Народу в тесное, жарко натопленное библиотечное помещение набилось неожиданно много. "Сарафанное радио" быстро разнесло по селу весть о том, что к нам приехал настоящий, живой поэт. Кроме старшеклассников и молодёжи, на которых, собственно говоря, изначально и было рассчитано мероприятие, пришли люди среднего возраста, бабульки. Примостились, кто где сумел, некоторым даже пришлось наблюдать за происходящим, выглядывая из-за стеллажей. Общение проходило на позитивной и удивительно лёгкой волне. Он слушал свои стихи в исполнении ребят, отвечал на многочисленные вопросы.

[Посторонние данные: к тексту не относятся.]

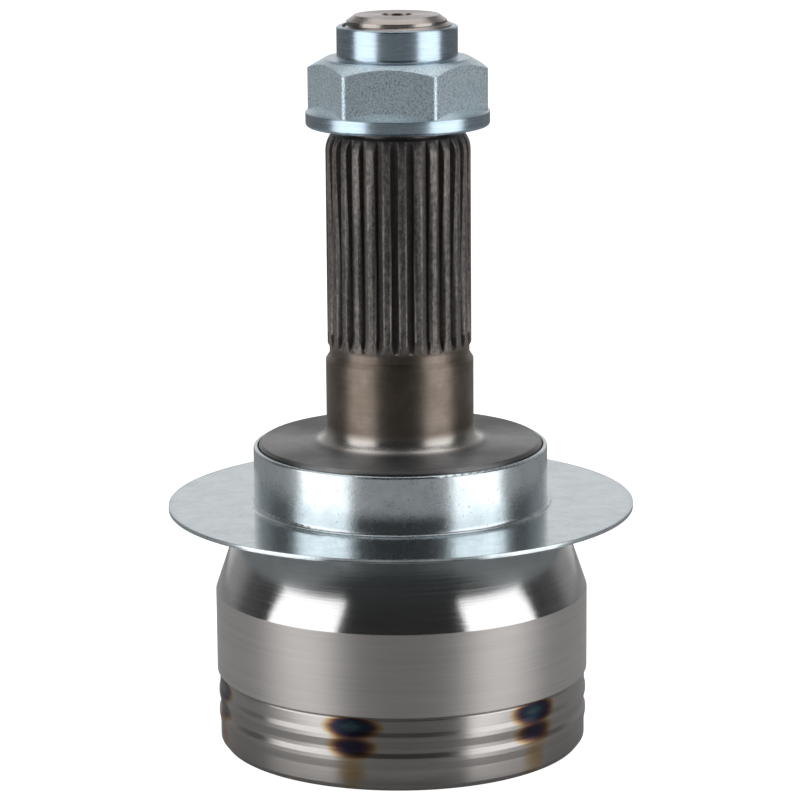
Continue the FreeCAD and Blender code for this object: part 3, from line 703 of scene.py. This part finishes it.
plated = Metal("zinc_nut", turned=0.6)
level = plated.height - NUT_BOTTOM
flat = plated.band(level, HEX_BOTTOM, HEX_TOP, 0.5) * plated.rise(plated.radius, HEX_INNER, HEX_INNER + 0.6)
salt = plated.noise(plated.x * 3.4, plated.y * 3.4, plated.height * 2.6, detail=2.0, rough=0.8)
tool = plated.noise(plated.height * 5.0, plated.radius * 5.0, plated.angle * 1.6, detail=3.0, rough=0.7)
haze = plated.noise(plated.x * 0.3, plated.y * 0.3, plated.height * 0.3, detail=3.0)
grained = plated.ramp(salt, [(0.34, NUT_DARK), (0.5, NUT_ZINC), (0.64, NUT_LIGHT)])
lined = plated.mix(plated.rise(tool, 0.25, 0.75), NUT_LINE_DARK, NUT_LINE_LIGHT)
plated.give("Base Color", plated.mix(flat, lined, grained))
plated.give("Roughness", 0.28 + flat * 0.12 + (tool - 0.5) * 0.1 + (haze - 0.5) * 0.08)
plated.give("Metallic", 1 - flat * 0.35)
plated.relief(tool * (1 - flat) * 0.35 + salt * flat * 2.2, NUT_RELIEF, NUT_EDGE)
dress("axle_nut", plated)

NUT_THREAD_OFFSET = 0.7
NUT_THREAD_TURNS = 12.5
NUT_THREAD_ROOT, NUT_THREAD_CREST = 1.1, 0.25

# The nut's ridge runs midway between two turns of the stub's ridge
pitches_up = round((NUT_BOTTOM + NUT_THREAD_OFFSET - THREAD_START) / THREAD_PITCH)
nut_thread = thread.make("nut_thread", {
    "Radius": NUT_BORE * MM, "Pitch": THREAD_PITCH * MM, "Turns": NUT_THREAD_TURNS,
    "Depth": (NUT_BORE - NUT_CREST) * MM, "Root Width": NUT_THREAD_ROOT * MM,
    "Crest Width": NUT_THREAD_CREST * MM,
    "Start Height": (THREAD_START + (pitches_up + 0.5) * THREAD_PITCH) * MM,
    "Steps": THREAD_STEPS, "Fade": THREAD_FADE, "Facing": -1.0})
finish_piece(nut_thread, plated, "axle_nut")


# ---------------------------------------------------------------- inner race, cage and snap ring
# The star and the cage are case-hardened steel, ground where the balls and spheres run, and wear a
# film of oil. The ring that holds the shaft is drawn spring wire, sprung into its groove.

STAR_STEEL, STAR_SHADE, STAR_ROUGHNESS = (0.46, 0.46, 0.47), (0.36, 0.355, 0.35), 0.24
CAGE_STEEL, CAGE_SHADE, CAGE_ROUGHNESS = (0.34, 0.34, 0.35), (0.24, 0.235, 0.23), 0.34
WIRE_STEEL, WIRE_SHADE, WIRE_ROUGHNESS = (0.28, 0.28, 0.30), (0.20, 0.20, 0.21), 0.30
GROUND_RELIEF, GROUND_EDGE = 0.004, 0.2


def ground(name, colour, shade, roughness):
    """Fine grinding lines round the axis, under a thin uneven film of oil."""
    made = Metal(name, turned=0.6)
    lines = made.noise(made.height * 4.0, made.radius * 4.0, made.angle * 0.8, detail=3.0)
    film = made.noise(made.x * 0.12, made.y * 0.12, made.height * 0.12, detail=4.0)
    shaded = made.rise(film, 0.3, 0.7) * 0.7 + (lines - 0.5) * 0.5
    made.give("Base Color", made.mix(shaded, colour, shade))
    made.give("Roughness", roughness + (film - 0.5) * 0.12 + (lines - 0.5) * 0.08)
    made.relief(lines, GROUND_RELIEF, GROUND_EDGE)
    return made


dress("inner_race", ground("ground_steel", STAR_STEEL, STAR_SHADE, STAR_ROUGHNESS))
dress("cage", ground("cage_steel", CAGE_STEEL, CAGE_SHADE, CAGE_ROUGHNESS))
dress("snap_ring", ground("spring_steel", WIRE_STEEL, WIRE_SHADE, WIRE_ROUGHNESS))


# ---------------------------------------------------------------- balls
# Six balls of through-hardened bearing steel, lapped to a mirror, one in each window of the cage.
# A thin veil of oil dulls them here and there.

BALL_STEEL = (0.80, 0.80, 0.82)
BALL_SHADE = (0.70, 0.70, 0.71)

lapped = Metal("ball_steel")
veil = lapped.noise(lapped.x * 0.3, lapped.y * 0.3, lapped.height * 0.3, detail=4.0)
lapped.give("Base Color", lapped.mix(veil, BALL_STEEL, BALL_SHADE))
lapped.give("Roughness", 0.05 + lapped.rise(veil, 0.45, 0.8) * 0.10)
for number in range(1, TRACKS + 1):
    dress(f"ball_{number}", lapped)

Помню одна маленькая девочка, видимо, под влиянием стихотворения "Из детства", спросила: "Скажите, а Вы, правда, брали в руки лягушек?" На что получила обстоятельный и правдивый ответ.

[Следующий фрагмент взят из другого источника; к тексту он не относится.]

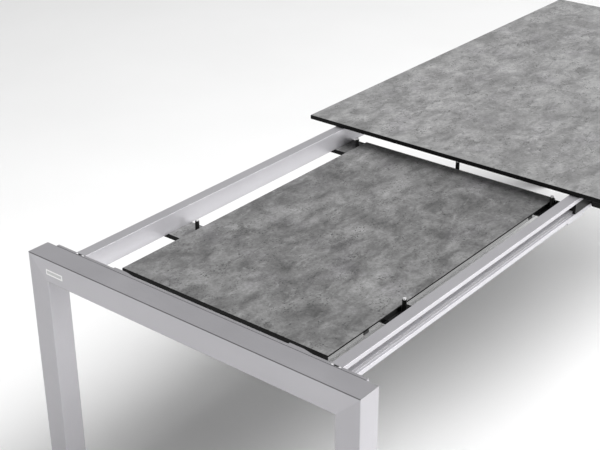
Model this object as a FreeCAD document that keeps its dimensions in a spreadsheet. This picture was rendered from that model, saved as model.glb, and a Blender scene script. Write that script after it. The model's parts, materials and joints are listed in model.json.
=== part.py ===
"""Extendable dining table with its end frame pulled out and the spare leaf stored below.

The main frame is the long table top on two fixed rails and the far pair of legs. The end frame is the
near pair of legs with two moving rails, which slide inside the fixed ones. Two shelves under the moving
rails carry the leaf, between five stop pins. Lengths are millimetres, +Z is up, +X runs along the table
from the end frame to the far legs, and the origin is on the floor under the middle of the table.
"""
import FreeCAD, Part
import os
import re
import Sketcher

SIZES = {
    # whole table, with the end frame pulled right out
    "width": 950, "height": 740, "top_length": 1500, "pull": 1044,
    # compact board used for the top, the leaf and the shelves, and its bevelled arris
    "board": 12, "bevel": 0.8, "slack": 1,
    # square tube of the legs and crossbars
    "tube": 60, "wall": 2.5, "round": 2, "foot": 5, "foot_inset": 1, "plug": 25,
    "play": 0.2,
    # plate behind the near crossbar, and its two tongues
    "plate": 7, "plate_end": 445, "tongue_reach": 5, "tongue_thick": 3, "tongue_flat": 37,
    "tongue_slope": 26, "tongue_left": 262, "tongue_right": -245,
    # moving rail: a hollow section with a groove along its outer side
    "rail_in": 354, "rail_wide": 30, "rail_high": 50, "rail_wall": 2.5, "rail_end": 1430,
    "flange": 11, "groove": 17, "track": 7, "track_deep": 8, "end_cap": 3,
    # slider in that groove, and its head, which runs inside the fixed rail
    "slider_start": 1028, "head_start": 1115, "head_wide": 39.5, "head_gap": 0.4,
    # fixed rail: a channel that opens towards the moving rail
    "fixed_in": 387, "fixed_wide": 40, "fixed_high": 48, "fixed_wall": 3, "fixed_start": 71,
    "fixed_cap": 3, "end_plate": 4,
    # leaf and the shelves that it lies on
    "leaf_long": 953, "leaf_wide": 600, "leaf_start": 127, "leaf_rest": 0.3,
    # metal strip along each side of the leaf, and two plastic buffers on each strip
    "strip": 1, "strip_high": 10, "buffer": 17, "buffer_out": 1, "buffer_high": 7, "buffer_inset": 121,
    "shelf_end": 374, "front_shelf": 332, "front_shelf_deep": 85, "rear_shelf": 1003,
    "rear_shelf_deep": 92, "clip_start": 998, "clip_long": 80, "clip_out": 382, "clip_thick": 5,
    "clip_drop": 8,
    # stop pins beside the leaf: a plastic sleeve round a bolt that comes up through the shelf
    "pin_beside": 308, "pin_front": 387, "pin_rear": 1046, "pin_back": 1087, "sleeve": 5.3,
    "sleeve_high": 29.5, "pin_bolt": 2.6, "pin_tip": 4, "pin_cap": 4, "pin_head": 4.5,
    "pin_head_thick": 3,
    # countersunk screws: radii of shank and head, head height, and how far each goes in
    "screw": 2, "screw_head": 4, "head_thick": 2, "screw_inset": 6.5, "screw_past": 4,
    "root_screw": 2.4, "root_screw_deep": 12, "root_screw_proud": 0.4, "root_screw_inset": 5.5,
    "root_screw_in": 3.5, "gasket_wide": 11, "gasket_long": 4, "gasket_deep": 4,
    "top_hole": 8, "top_screw_first": 60, "top_screw_pitch": 430,
    # blank badge on the near crossbar
    "badge_mid": 389.5, "badge_long": 55, "badge_high": 14, "badge_drop": 40, "badge_thick": 0.3,
    # pads between the far crossbar and the top
    "pad": 11, "pad_outer": 380, "pad_inner": 130,
}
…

Владимир Павлович вообще обладал редким даром общения с людьми и мог найти общий язык с кем угодно. В этом я уже успела убедиться, когда мы шли с ним по морозной хрустящей тропинке в библиотеку, до которой от нашего дома было километра полтора-два. "И о чём мне с ним говорить? Не молчать же, в самом деле, всю дорогу!" - думала я в отчаянии. И сама не заметила, как минут через пять от этих внутренних терзаний не осталось и следа.

Потом его дар проявился и в общении с моим мужем. Дома по случаю встречи дорогого гостя накрыли стол… Проснулась я часа в два ночи от стихов Евтушенко, звучавших из кухни. Мужчины не спали до самого утра, вели душевную беседу о судьбе русской деревни, нелёгкой крестьянской жизни. Говорили о детях. Я подивилась, насколько мой Пётр Васильевич, колхозный агроном, человек бесконечно далёкий от стихов, проникся поэзией. Он с нескрываемым восхищением говорил потом: "Вот это мужик! Такой умница, а простой, как мы с тобой. А стихов сколько знает на память!" С той поры он частенько просил меня почитать, и долгими зимними вечерами я читала ему из тетрадки переписанные моей рукой стихи Фокина. А Владимир Павлович так и стоит у меня в глазах. Отказавшись от сопровождения, он обернулся на пороге, сжимая под мышкой подаренную на память картину, изображающую горный пейзаж, и, растворившись в морозной мгле зимнего утра, зашагал по тропинке по направлению к автобусной остановке.